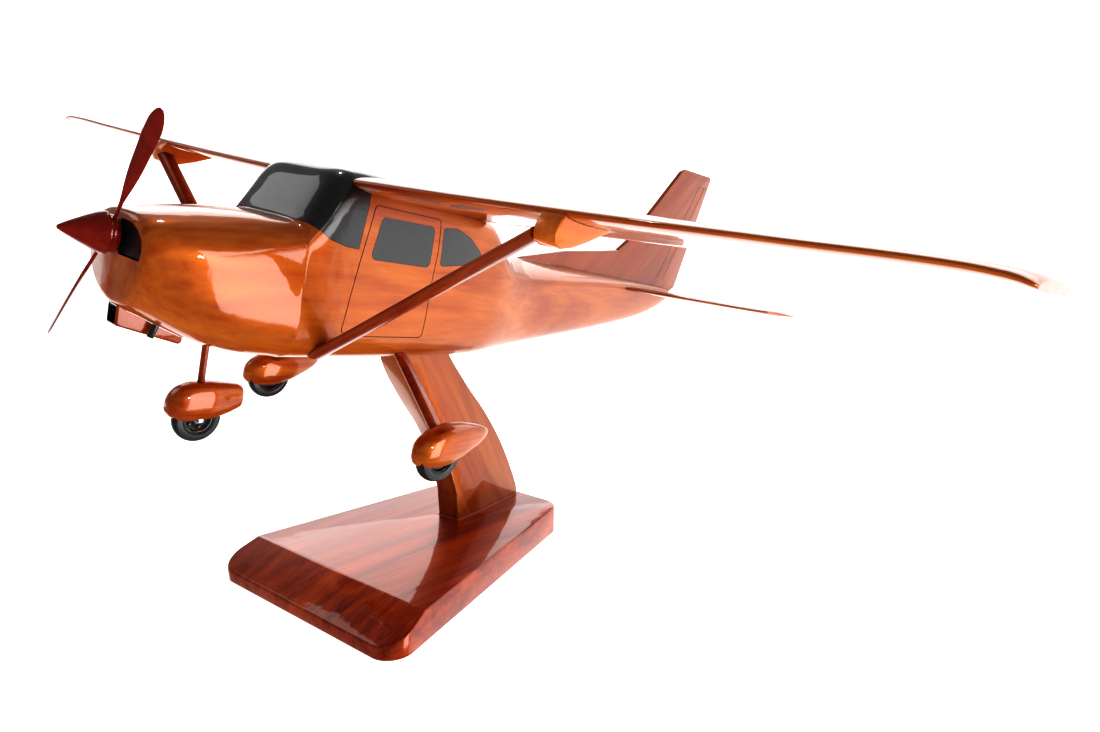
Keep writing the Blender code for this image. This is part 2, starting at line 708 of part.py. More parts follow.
# ---------------------------------------------------------------- chin scoop and exhaust
SCOOP_SIDE = ((15.0, -12.0), (15.0, -23.6), (32.4, -28.3), (33.3, -27.6), (33.0, -20.0))
SCOOP_MOUTH = ((13.0, -17.6), (13.0, -22.8), (17.4, -23.4), (17.4, -17.6))
scoop = drawn("chin_scoop", scaled(SCOOP_SIDE), 5.8 * INCH, DARK_MAHOGANY, airframe, edge=0.3 * INCH)
boolean(scoop, body_clearance)
boolean(scoop, drawn("scoop_mouth", scaled(SCOOP_MOUTH), 4.4 * INCH, cutter=True, parent=airframe))
exhaust = turned("exhaust_stub", rod(0.9 * INCH, 9.0 * INCH), 12, BLACK_LACQUER, airframe)
exhaust.location = Vector((4.8, 24.0, -24.0)) * INCH
exhaust.rotation_euler = (math.radians(-20), 0, 0)
boolean(exhaust, body_clearance)


# ---------------------------------------------------------------- wing struts
def bar(name, start, end, depth, thickness, look):
    """A streamlined bar between two points; `depth` is measured aft, `thickness` across it."""
    start, end = Vector(start), Vector(end)
    line = (end - start).normalized()
    aft = (Vector((0, 1, 0)) - line * line.y).normalized()
    flat = line.cross(aft)
    rings = []
    for point in (start, end):
        rings.append([(point + aft * u + flat * v) * INCH for u, v in oval(depth / 2, thickness / 2, 16)])
    return add(name, loft(name, rings), look, airframe)


# The fairing block where a strut meets the wing, (station, waterline)
STRUT_BLOCK_SIDE = (
    (69.5, 28.8),
    (67.0, 25.6),
    (66.2, 22.6),
    (66.9, 20.4),
    (69.5, 19.5),
    (76.0, 19.9),
    (86.0, 21.8),
    (97.0, 23.9),
    (107.0, 25.8),
    (113.0, 27.2),
    (113.0, 28.8),
)
STRUT_BLOCK_HALF_WIDTH = 3.5
STRUT_DEPTH = 6.6
STRUT_THICKNESS = 2.8
for side, hand, own_wing in ((1, "port", wing_clearance[0]), (-1, "starboard", wing_clearance[1])):
    line = side * STRUT_LINE * INCH
    width = 2 * STRUT_BLOCK_HALF_WIDTH * INCH
    tag = f"strut_fairing_{hand}"
    block = drawn(tag, scaled(STRUT_BLOCK_SIDE), width, MAHOGANY, airframe, edge=0.5 * INCH, centre=line)
    boolean(block, own_wing)
    strut = bar(
        f"wing_strut_{hand}",
        (side * 18, 67.1, -27.2),
        (side * STRUT_LINE, 68.6, 24.6),
        STRUT_DEPTH,
        STRUT_THICKNESS,
        DARK_MAHOGANY,
    )
    boolean(strut, body_clearance)
    inboard_face = STRUT_LINE - STRUT_BLOCK_HALF_WIDTH - CLEAR
    trim_outline = ((55, 5), (85, 5), (85, 40), (55, 40))
    boolean(strut, side_block(f"strut_trim_{hand}", trim_outline, inboard_face, STRUT_LINE + 20, side))

# ---------------------------------------------------------------- landing gear
# station, half width, half height, waterline of the middle
MAIN_FAIRING = (
    (86.0, 1.2, 1.7, -50.9),
    (87.0, 2.6, 3.4, -50.7),
    (89.3, 3.8, 5.0, -50.2),
    (93.0, 4.6, 6.2, -49.5),
    (98.0, 4.8, 6.8, -48.8),
    (104.0, 4.3, 6.1, -47.9),
    (110.0, 3.2, 4.4, -46.9),
    (115.0, 2.0, 2.5, -46.1),
    (117.4, 0.9, 1.1, -45.7),
)
NOSE_FAIRING = (
    (32.6, 1.5, 1.8, -47.2),
    (33.6, 2.9, 3.4, -46.9),
    (36.0, 3.9, 5.1, -46.4),
    (39.8, 4.3, 5.9, -46.0),
    (44.0, 4.3, 5.9, -45.8),
    (48.2, 4.0, 5.3, -45.5),
    (51.8, 3.4, 4.5, -45.1),
    (54.0, 3.0, 3.8, -44.8),
    (54.7, 2.7, 3.4, -44.8),
)
FAIRING_POWER = 2.7


def fairing_mesh(name, sections, line, grow=0.0):
    rings = []
    for station, width, height, middle in sections:
        section = oval(width + grow, height + grow, 20, FAIRING_POWER)
        rings.append(upright_ring(section, station, (line, middle)))
    return loft(name, rings)


def wheel(tag, place, radius, width):
    """A tyre on its metal hub. Both hang on an empty that stands on the axle."""
    hinge = bpy.data.objects.new(f"{tag}_hinge", None)
    PARTS.objects.link(hinge)
    hinge.parent = airframe
    hinge.location = place * INCH
    tyre = turned(f"{tag}_tyre", scaled(ring_section(radius, width, 0.16 * radius)), 28, TYRE_RUBBER, hinge)
    rim = 0.6 * radius - CLEAR
    bore = AXLE_RADIUS + RUNNING_CLEAR
    half = 0.42 * width
    dish = 0.55 * half
    face = [(bore, half), (0.3 * radius, half), (0.36 * radius, dish), (rim - 0.7, dish), (rim, half)]
    hub_profile = face + [(r, -z) for r, z in reversed(face)]
    hub = turned(f"{tag}_hub", scaled(hub_profile), 28, BRIGHT_METAL, hinge)
    tyre.rotation_euler = hub.rotation_euler = (0, math.pi / 2, 0)


def wheel_fairing(tag, sections, place, radius, width):
    """The streamlined fairing with the wheel's slot and the axle's hole, and the axle itself."""
    fairing = add(f"{tag}_fairing", fairing_mesh(f"{tag}_fairing", sections, place.x), MAHOGANY, airframe)
    well_radius = radius + WHEEL_WELL_PLAY
    boolean(fairing, rod_across(f"{tag}_well", well_radius, width + 2 * CLEAR, place, cutter=True, steps=28))
    length = width + 1.9
    rod_across(f"{tag}_axle", AXLE_RADIUS, length, place, BRIGHT_METAL, steps=12)
    hole_size = (AXLE_RADIUS + CLEAR, length + 2 * CLEAR)
    boolean(fairing, rod_across(f"{tag}_axle_hole", *hole_size, place, cutter=True, steps=12))
    return fairing


nose_fairing = wheel_fairing("nose_wheel", NOSE_FAIRING, NOSE_WHEEL, NOSE_TYRE_RADIUS, NOSE_TYRE_WIDTH)
wheel("nose_wheel", NOSE_WHEEL, NOSE_TYRE_RADIUS, NOSE_TYRE_WIDTH)
NOSE_STRUT_TOP = -25.0
NOSE_STRUT_BOTTOM = -40.9
NOSE_STRUT_RADIUS = 1.05
nose_strut_length = NOSE_STRUT_TOP - NOSE_STRUT_BOTTOM
for name, grow, look in (("nose_strut", 0.0, MAHOGANY), ("nose_strut_hole", CLEAR, None)):
    length = (nose_strut_length + 2 * grow) * INCH
    profile = rod((NOSE_STRUT_RADIUS + grow) * INCH, length)
    nose_strut = turned(name, profile, 16, look, airframe, look is None)
    nose_strut.location = Vector((0, NOSE_WHEEL.y, (NOSE_STRUT_TOP + NOSE_STRUT_BOTTOM) / 2)) * INCH
for holed in (fuselage, nose_fairing):
    boolean(holed, nose_strut)

for side, hand in ((1, "port"), (-1, "starboard")):
    place = Vector((side * MAIN_WHEEL.x, MAIN_WHEEL.y, MAIN_WHEEL.z))
    tag = f"main_wheel_{hand}"
    wheel_fairing(tag, MAIN_FAIRING, place, MAIN_TYRE_RADIUS, MAIN_TYRE_WIDTH)
    wheel(tag, place, MAIN_TYRE_RADIUS, MAIN_TYRE_WIDTH)
    leg_top = (side * 14, 101.4, -23.6)
    leg_foot = (side * 47, 96.5, -46.0)
    leg = bar(f"main_leg_{hand}", leg_top, leg_foot, 5.3, 2.5, DARK_MAHOGANY)
    boolean(leg, body_clearance)
    clearance = fairing_mesh(f"{tag}_clearance", MAIN_FAIRING, place.x, CLEAR)
    boolean(leg, add(f"{tag}_clearance", clearance, None, airframe, True))
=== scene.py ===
"""Looks of the wooden desk aircraft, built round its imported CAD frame.

The frame is metres, +Z up, +X to the aircraft's left (port), +Y aft. Pieces of the aircraft are drawn in
its own datum, in inches of the full-size aircraft at 1:24 (butt line, station, waterline), and brought
into the frame by AIRFRAME.
"""

import math
import bmesh
import bpy
import numpy as np
from mathutils import Matrix, Vector
from mathutils.bvhtree import BVHTree
from mathutils.interpolate import poly_3d_calc


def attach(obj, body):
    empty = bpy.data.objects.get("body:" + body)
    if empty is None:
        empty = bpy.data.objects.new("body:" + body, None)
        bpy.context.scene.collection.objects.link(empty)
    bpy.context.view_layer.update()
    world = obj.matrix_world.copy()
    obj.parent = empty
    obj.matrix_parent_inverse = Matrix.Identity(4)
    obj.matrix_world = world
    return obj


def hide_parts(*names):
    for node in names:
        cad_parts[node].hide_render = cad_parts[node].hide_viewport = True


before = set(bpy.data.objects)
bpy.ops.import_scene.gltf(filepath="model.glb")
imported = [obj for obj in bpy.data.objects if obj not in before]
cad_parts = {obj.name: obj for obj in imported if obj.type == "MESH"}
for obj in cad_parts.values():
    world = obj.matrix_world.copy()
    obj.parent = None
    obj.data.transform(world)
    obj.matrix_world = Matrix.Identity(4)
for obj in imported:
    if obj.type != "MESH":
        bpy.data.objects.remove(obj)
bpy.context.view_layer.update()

# ---------------------------------------------------------------- dimensions
# The stand is in millimetres. The aircraft is in inches of the full-size one, and its points are
# (butt line, station, waterline).
MM = 0.001
INCH = 0.0254 / 24
AIRFRAME = (
    Matrix.Translation(Vector((3.9, -122.7, 141.2)) * MM)
    @ Matrix.Rotation(math.radians(-9.5), 4, "X")
    @ Matrix.Rotation(math.radians(7.5), 4, "Y")
)
STAND = Matrix.Identity(4)
HANDS = ((1, "port"), (-1, "starboard"))

# gaps: behind an inlaid or fitted piece, and in a seam that shows
CLEAR = 0.3 * MM / INCH
SEAM = 0.12 * MM / INCH
GROOVE_WIDTH = 0.30
GROOVE_DEPTH = 0.30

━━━

» REQUIREMENT: Within the material above, transcribe exactly the lines that run from the line holding "for side, hand in" through the line holding "in imported if".

» TASK OUTPUT:
for side, hand in ((1, "port"), (-1, "starboard")):
    place = Vector((side * MAIN_WHEEL.x, MAIN_WHEEL.y, MAIN_WHEEL.z))
    tag = f"main_wheel_{hand}"
    wheel_fairing(tag, MAIN_FAIRING, place, MAIN_TYRE_RADIUS, MAIN_TYRE_WIDTH)
    wheel(tag, place, MAIN_TYRE_RADIUS, MAIN_TYRE_WIDTH)
    leg_top = (side * 14, 101.4, -23.6)
    leg_foot = (side * 47, 96.5, -46.0)
    leg = bar(f"main_leg_{hand}", leg_top, leg_foot, 5.3, 2.5, DARK_MAHOGANY)
    boolean(leg, body_clearance)
    clearance = fairing_mesh(f"{tag}_clearance", MAIN_FAIRING, place.x, CLEAR)
    boolean(leg, add(f"{tag}_clearance", clearance, None, airframe, True))
=== scene.py ===
"""Looks of the wooden desk aircraft, built round its imported CAD frame.

The frame is metres, +Z up, +X to the aircraft's left (port), +Y aft. Pieces of the aircraft are drawn in
its own datum, in inches of the full-size aircraft at 1:24 (butt line, station, waterline), and brought
into the frame by AIRFRAME.
"""

import math
import bmesh
import bpy
import numpy as np
from mathutils import Matrix, Vector
from mathutils.bvhtree import BVHTree
from mathutils.interpolate import poly_3d_calc


def attach(obj, body):
    empty = bpy.data.objects.get("body:" + body)
    if empty is None:
        empty = bpy.data.objects.new("body:" + body, None)
        bpy.context.scene.collection.objects.link(empty)
    bpy.context.view_layer.update()
    world = obj.matrix_world.copy()
    obj.parent = empty
    obj.matrix_parent_inverse = Matrix.Identity(4)
    obj.matrix_world = world
    return obj


def hide_parts(*names):
    for node in names:
        cad_parts[node].hide_render = cad_parts[node].hide_viewport = True


before = set(bpy.data.objects)
bpy.ops.import_scene.gltf(filepath="model.glb")
imported = [obj for obj in bpy.data.objects if obj not in before]
cad_parts = {obj.name: obj for obj in imported if obj.type == "MESH"}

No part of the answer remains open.